----- Records for the task

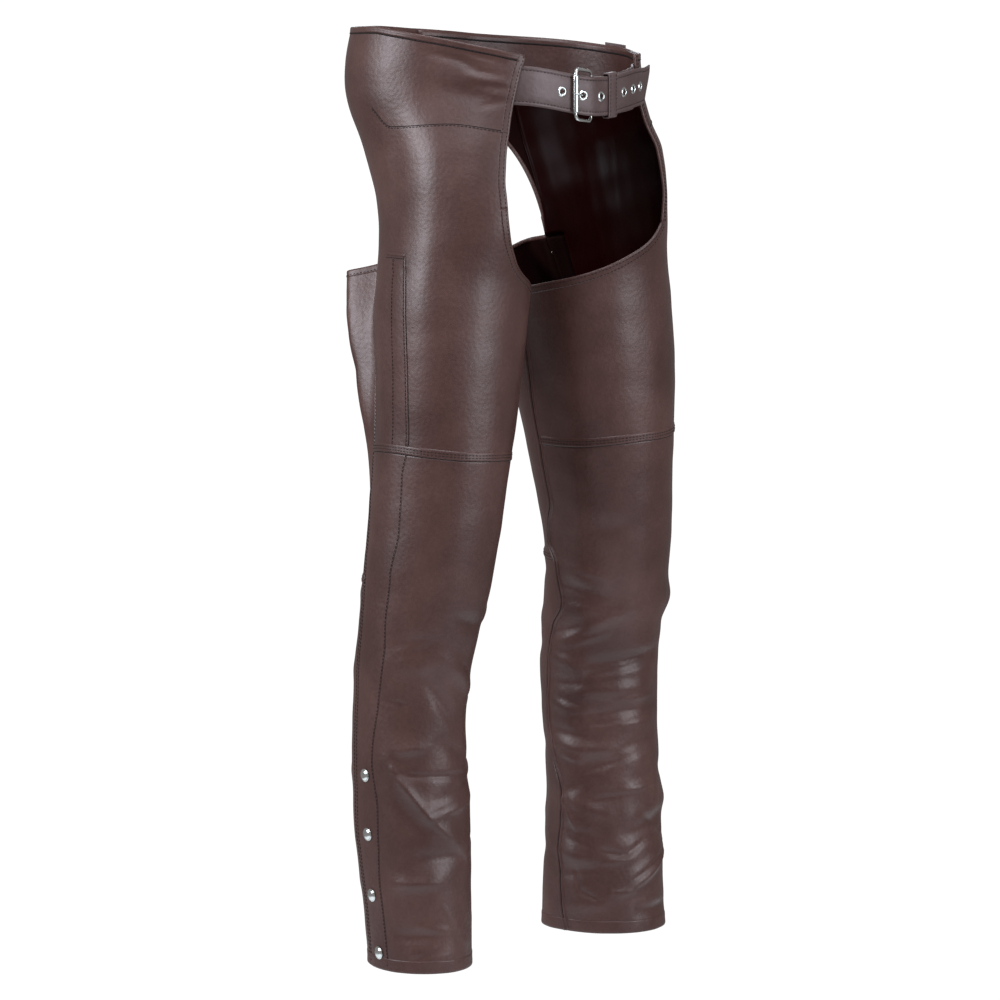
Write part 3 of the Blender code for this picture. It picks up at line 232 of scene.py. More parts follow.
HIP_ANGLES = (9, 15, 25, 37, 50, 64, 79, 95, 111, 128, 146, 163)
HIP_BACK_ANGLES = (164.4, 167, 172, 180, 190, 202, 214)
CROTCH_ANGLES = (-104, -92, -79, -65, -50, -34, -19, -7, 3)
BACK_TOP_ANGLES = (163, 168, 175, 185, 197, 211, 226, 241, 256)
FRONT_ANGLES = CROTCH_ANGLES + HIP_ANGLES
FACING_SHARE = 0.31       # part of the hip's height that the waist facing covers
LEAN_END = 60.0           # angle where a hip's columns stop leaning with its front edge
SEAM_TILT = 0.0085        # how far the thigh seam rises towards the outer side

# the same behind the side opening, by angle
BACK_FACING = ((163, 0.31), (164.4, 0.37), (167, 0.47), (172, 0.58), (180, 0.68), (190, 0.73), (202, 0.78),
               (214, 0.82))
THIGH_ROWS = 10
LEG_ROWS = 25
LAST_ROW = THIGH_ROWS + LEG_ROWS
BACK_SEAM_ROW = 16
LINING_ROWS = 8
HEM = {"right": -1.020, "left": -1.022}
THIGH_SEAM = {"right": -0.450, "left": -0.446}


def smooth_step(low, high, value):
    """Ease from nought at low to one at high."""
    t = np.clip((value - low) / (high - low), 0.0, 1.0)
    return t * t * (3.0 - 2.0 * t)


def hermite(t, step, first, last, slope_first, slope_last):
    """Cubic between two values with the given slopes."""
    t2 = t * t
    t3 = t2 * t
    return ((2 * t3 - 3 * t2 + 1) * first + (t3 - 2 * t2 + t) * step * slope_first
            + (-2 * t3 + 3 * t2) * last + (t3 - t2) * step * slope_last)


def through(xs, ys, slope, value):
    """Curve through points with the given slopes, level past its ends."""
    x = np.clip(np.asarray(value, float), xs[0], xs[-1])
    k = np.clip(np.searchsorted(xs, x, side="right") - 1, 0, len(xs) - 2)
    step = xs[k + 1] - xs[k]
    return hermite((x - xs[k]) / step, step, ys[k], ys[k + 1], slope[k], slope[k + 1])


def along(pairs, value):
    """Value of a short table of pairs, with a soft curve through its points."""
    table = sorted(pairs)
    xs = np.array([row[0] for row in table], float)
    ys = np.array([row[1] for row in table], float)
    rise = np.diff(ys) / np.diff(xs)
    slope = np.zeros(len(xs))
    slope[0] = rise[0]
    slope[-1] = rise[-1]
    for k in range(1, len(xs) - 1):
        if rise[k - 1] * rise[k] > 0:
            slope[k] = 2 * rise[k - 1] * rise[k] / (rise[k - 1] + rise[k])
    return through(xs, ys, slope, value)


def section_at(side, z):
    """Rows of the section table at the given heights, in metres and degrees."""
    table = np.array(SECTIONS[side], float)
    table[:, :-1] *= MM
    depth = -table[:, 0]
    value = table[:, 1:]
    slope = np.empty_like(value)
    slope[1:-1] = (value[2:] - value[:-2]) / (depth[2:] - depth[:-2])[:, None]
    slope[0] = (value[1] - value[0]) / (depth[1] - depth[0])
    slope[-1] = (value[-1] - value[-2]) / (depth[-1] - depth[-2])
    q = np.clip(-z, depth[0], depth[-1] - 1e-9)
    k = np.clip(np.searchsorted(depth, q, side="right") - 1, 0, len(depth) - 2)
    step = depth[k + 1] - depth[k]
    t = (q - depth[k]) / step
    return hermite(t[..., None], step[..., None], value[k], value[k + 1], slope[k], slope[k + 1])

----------
----- Records for the task

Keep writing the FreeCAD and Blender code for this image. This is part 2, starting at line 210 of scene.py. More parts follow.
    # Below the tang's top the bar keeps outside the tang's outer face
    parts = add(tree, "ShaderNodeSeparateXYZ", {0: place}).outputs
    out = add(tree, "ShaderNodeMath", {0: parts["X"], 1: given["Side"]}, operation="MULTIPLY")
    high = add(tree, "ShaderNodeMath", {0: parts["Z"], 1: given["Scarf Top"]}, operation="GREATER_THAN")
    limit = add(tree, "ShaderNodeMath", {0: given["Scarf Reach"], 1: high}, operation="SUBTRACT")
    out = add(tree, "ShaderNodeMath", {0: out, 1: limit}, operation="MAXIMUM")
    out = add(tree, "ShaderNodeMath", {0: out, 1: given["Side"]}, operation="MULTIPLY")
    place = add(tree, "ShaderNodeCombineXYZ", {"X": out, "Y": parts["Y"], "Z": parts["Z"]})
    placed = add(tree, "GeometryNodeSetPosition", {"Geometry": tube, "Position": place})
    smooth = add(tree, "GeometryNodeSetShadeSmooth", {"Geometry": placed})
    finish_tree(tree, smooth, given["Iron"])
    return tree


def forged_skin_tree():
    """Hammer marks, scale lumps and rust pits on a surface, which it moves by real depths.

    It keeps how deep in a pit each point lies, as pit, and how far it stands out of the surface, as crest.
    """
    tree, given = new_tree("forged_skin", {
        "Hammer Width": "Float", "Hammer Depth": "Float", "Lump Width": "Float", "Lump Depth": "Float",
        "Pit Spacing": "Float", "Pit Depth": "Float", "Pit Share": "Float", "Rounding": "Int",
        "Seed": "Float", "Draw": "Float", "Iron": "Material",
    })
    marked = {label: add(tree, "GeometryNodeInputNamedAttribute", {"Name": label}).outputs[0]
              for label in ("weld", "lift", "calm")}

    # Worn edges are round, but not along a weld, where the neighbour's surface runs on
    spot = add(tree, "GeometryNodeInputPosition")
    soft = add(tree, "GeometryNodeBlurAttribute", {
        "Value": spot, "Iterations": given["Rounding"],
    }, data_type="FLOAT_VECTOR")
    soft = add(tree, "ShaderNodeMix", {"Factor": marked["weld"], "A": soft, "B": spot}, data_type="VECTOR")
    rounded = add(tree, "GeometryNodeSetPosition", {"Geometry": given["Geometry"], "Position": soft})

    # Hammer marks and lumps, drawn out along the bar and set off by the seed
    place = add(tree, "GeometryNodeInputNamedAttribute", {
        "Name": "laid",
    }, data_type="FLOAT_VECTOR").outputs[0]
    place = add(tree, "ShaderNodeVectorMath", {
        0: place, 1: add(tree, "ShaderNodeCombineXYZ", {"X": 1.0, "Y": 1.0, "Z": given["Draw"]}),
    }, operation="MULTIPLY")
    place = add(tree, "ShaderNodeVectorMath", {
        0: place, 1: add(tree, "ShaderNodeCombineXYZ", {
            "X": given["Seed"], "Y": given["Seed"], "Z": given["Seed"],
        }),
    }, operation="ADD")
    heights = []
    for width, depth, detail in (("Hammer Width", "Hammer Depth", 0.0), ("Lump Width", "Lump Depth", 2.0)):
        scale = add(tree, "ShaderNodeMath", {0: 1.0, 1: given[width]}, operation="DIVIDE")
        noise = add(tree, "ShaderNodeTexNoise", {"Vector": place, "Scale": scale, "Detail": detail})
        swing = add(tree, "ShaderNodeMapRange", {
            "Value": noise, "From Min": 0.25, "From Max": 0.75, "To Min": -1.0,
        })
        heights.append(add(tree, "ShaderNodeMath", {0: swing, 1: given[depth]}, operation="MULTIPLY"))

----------
----- Records for the task

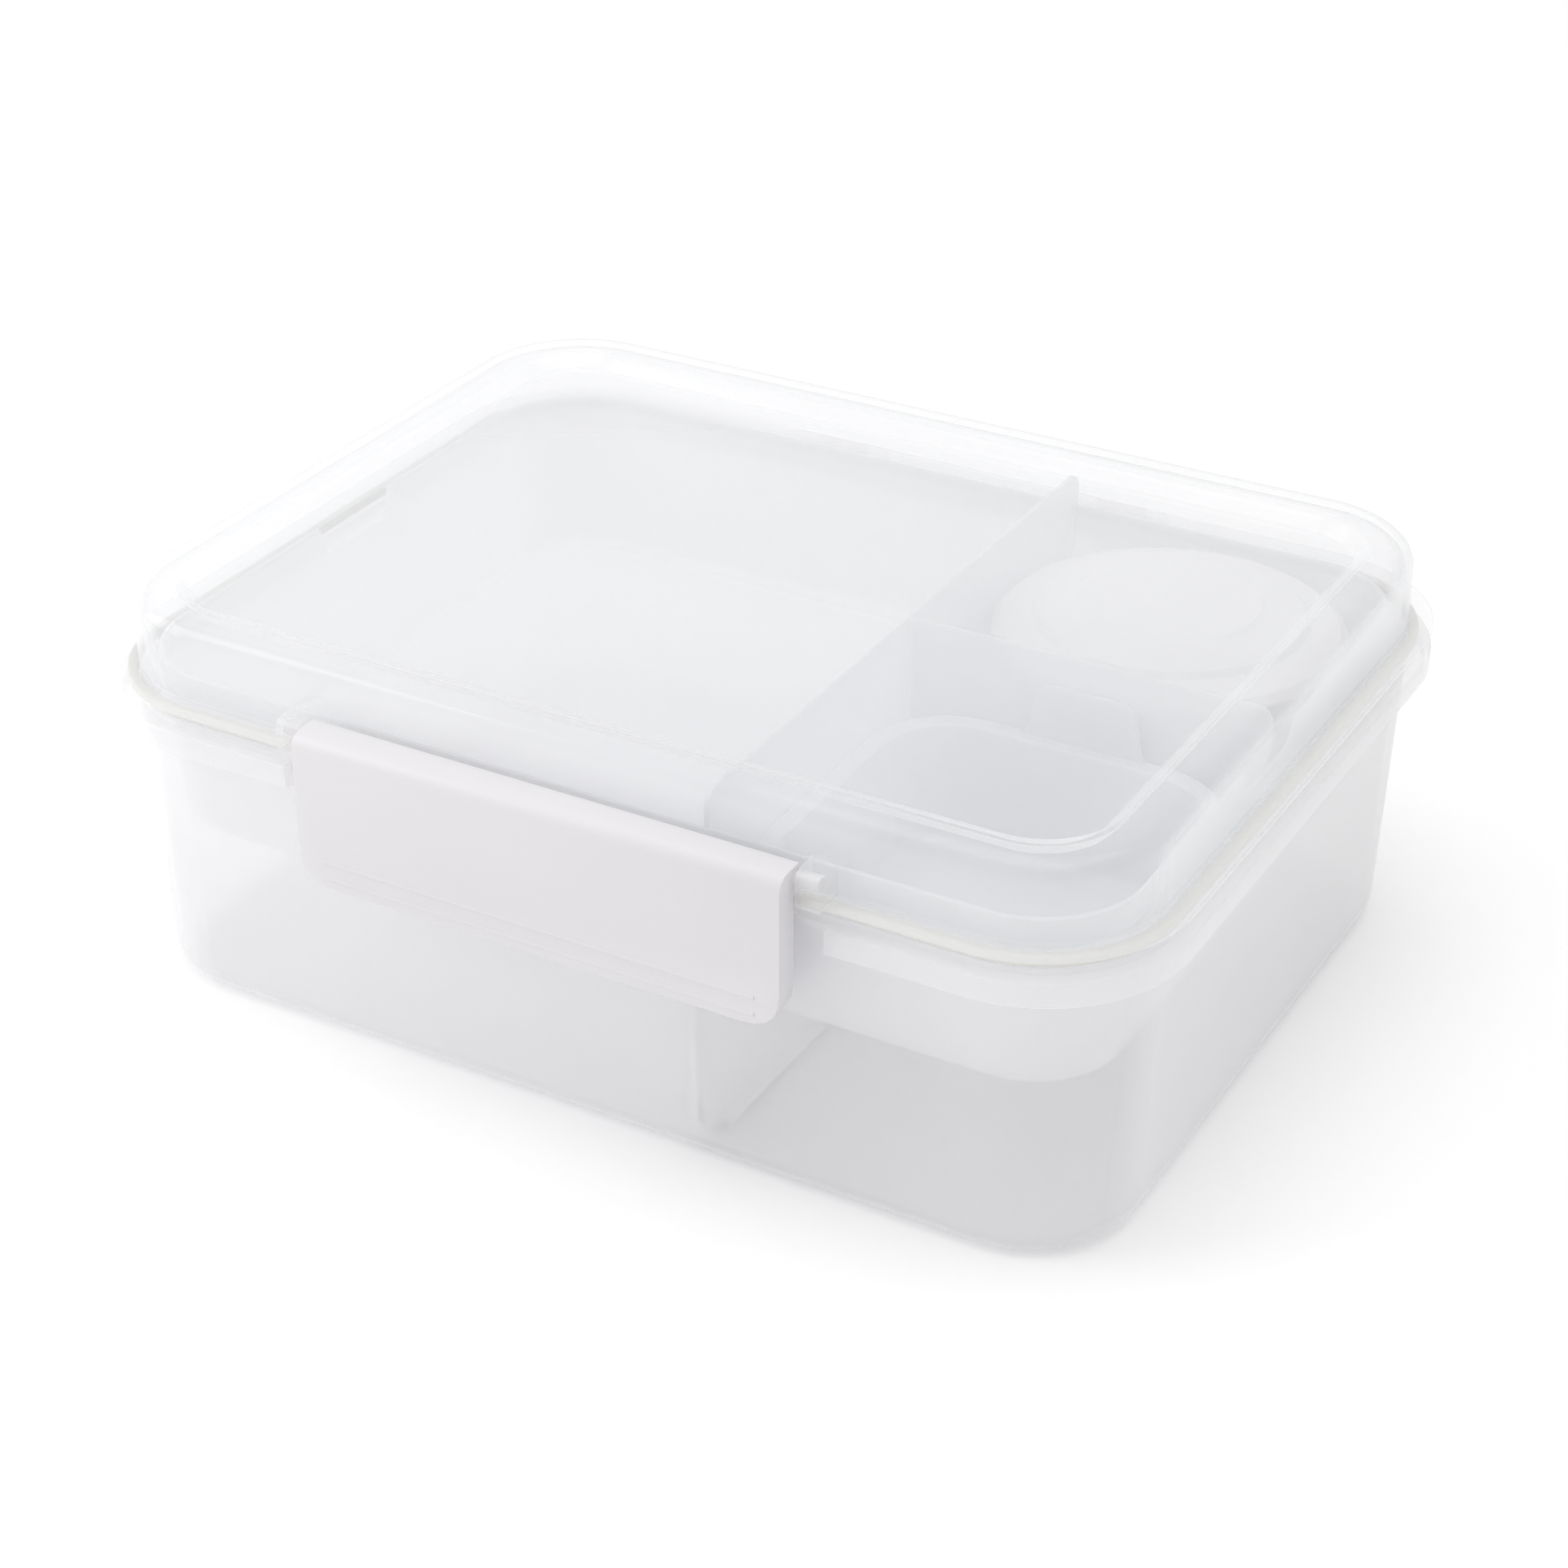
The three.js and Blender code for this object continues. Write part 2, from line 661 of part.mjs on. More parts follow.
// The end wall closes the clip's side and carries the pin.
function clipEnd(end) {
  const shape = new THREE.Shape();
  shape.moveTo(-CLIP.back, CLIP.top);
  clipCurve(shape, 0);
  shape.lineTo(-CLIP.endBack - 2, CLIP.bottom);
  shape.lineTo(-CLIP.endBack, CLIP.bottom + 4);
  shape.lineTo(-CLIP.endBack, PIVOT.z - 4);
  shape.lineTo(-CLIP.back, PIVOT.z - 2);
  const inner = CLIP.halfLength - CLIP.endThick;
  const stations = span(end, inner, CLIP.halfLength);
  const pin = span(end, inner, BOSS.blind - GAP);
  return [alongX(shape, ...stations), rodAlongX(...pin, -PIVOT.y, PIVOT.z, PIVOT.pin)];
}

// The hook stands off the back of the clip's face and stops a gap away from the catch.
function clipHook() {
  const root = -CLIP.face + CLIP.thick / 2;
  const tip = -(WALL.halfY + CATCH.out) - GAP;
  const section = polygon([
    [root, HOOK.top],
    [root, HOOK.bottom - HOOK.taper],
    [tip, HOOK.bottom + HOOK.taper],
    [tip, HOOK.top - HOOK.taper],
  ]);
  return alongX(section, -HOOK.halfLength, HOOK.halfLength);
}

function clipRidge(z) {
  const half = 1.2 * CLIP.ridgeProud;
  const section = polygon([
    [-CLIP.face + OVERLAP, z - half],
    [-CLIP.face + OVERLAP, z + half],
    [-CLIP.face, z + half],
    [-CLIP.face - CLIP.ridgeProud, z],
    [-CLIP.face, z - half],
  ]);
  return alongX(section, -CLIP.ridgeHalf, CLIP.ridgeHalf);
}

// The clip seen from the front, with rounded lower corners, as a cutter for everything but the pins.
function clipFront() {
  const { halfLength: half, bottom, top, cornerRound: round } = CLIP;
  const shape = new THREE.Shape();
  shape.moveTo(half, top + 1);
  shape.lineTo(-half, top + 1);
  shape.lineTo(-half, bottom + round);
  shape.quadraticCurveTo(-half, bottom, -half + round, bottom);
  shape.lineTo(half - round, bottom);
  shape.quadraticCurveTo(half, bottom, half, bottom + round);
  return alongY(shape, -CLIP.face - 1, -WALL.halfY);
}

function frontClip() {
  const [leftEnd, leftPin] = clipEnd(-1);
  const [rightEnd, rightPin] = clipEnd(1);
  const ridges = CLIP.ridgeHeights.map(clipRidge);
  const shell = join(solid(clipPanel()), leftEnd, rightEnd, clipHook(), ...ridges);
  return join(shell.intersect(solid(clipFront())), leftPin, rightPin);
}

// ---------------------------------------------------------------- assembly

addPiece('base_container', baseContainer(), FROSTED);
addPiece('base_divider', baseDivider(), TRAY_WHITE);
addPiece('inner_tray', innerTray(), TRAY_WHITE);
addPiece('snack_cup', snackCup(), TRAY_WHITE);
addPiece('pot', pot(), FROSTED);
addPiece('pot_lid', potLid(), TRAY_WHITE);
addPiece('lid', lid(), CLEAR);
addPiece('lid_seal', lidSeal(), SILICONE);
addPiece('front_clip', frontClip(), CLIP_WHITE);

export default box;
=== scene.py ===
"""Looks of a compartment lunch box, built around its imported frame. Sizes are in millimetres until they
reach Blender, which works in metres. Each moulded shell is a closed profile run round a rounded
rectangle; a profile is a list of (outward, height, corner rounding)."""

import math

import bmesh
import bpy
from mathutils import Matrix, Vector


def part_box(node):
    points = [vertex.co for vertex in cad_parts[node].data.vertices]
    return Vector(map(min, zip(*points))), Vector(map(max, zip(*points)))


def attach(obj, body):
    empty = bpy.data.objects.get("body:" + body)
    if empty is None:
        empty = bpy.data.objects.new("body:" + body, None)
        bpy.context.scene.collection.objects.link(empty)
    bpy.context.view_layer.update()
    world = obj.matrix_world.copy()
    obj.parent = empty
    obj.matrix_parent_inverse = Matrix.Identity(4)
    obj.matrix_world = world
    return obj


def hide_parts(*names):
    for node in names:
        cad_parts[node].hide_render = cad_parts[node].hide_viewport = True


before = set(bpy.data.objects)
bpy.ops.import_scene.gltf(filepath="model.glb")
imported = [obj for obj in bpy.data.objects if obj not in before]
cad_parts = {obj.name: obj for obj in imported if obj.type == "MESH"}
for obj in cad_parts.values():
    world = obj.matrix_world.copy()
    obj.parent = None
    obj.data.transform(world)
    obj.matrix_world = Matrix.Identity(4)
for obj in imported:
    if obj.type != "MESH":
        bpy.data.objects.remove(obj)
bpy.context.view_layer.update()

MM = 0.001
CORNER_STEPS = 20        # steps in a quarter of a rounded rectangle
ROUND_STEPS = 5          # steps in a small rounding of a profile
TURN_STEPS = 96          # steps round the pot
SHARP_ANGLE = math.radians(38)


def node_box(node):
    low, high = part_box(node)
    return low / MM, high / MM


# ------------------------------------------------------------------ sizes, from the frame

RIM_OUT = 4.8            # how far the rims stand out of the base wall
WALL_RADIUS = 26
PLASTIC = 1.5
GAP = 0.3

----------

Above this instruction are the records; retype exactly the lines from the one containing "addPiece('base_container', baseContainer(), FROSTED);" up to and including the one containing "cad_parts[node].hide_render = cad_parts[node].hide_viewport".

## Written solution
addPiece('base_container', baseContainer(), FROSTED);
addPiece('base_divider', baseDivider(), TRAY_WHITE);
addPiece('inner_tray', innerTray(), TRAY_WHITE);
addPiece('snack_cup', snackCup(), TRAY_WHITE);
addPiece('pot', pot(), FROSTED);
addPiece('pot_lid', potLid(), TRAY_WHITE);
addPiece('lid', lid(), CLEAR);
addPiece('lid_seal', lidSeal(), SILICONE);
addPiece('front_clip', frontClip(), CLIP_WHITE);

export default box;
=== scene.py ===
"""Looks of a compartment lunch box, built around its imported frame. Sizes are in millimetres until they
reach Blender, which works in metres. Each moulded shell is a closed profile run round a rounded
rectangle; a profile is a list of (outward, height, corner rounding)."""

import math

import bmesh
import bpy
from mathutils import Matrix, Vector


def part_box(node):
    points = [vertex.co for vertex in cad_parts[node].data.vertices]
    return Vector(map(min, zip(*points))), Vector(map(max, zip(*points)))


def attach(obj, body):
    empty = bpy.data.objects.get("body:" + body)
    if empty is None:
        empty = bpy.data.objects.new("body:" + body, None)
        bpy.context.scene.collection.objects.link(empty)
    bpy.context.view_layer.update()
    world = obj.matrix_world.copy()
    obj.parent = empty
    obj.matrix_parent_inverse = Matrix.Identity(4)
    obj.matrix_world = world
    return obj


def hide_parts(*names):
    for node in names:
        cad_parts[node].hide_render = cad_parts[node].hide_viewport = True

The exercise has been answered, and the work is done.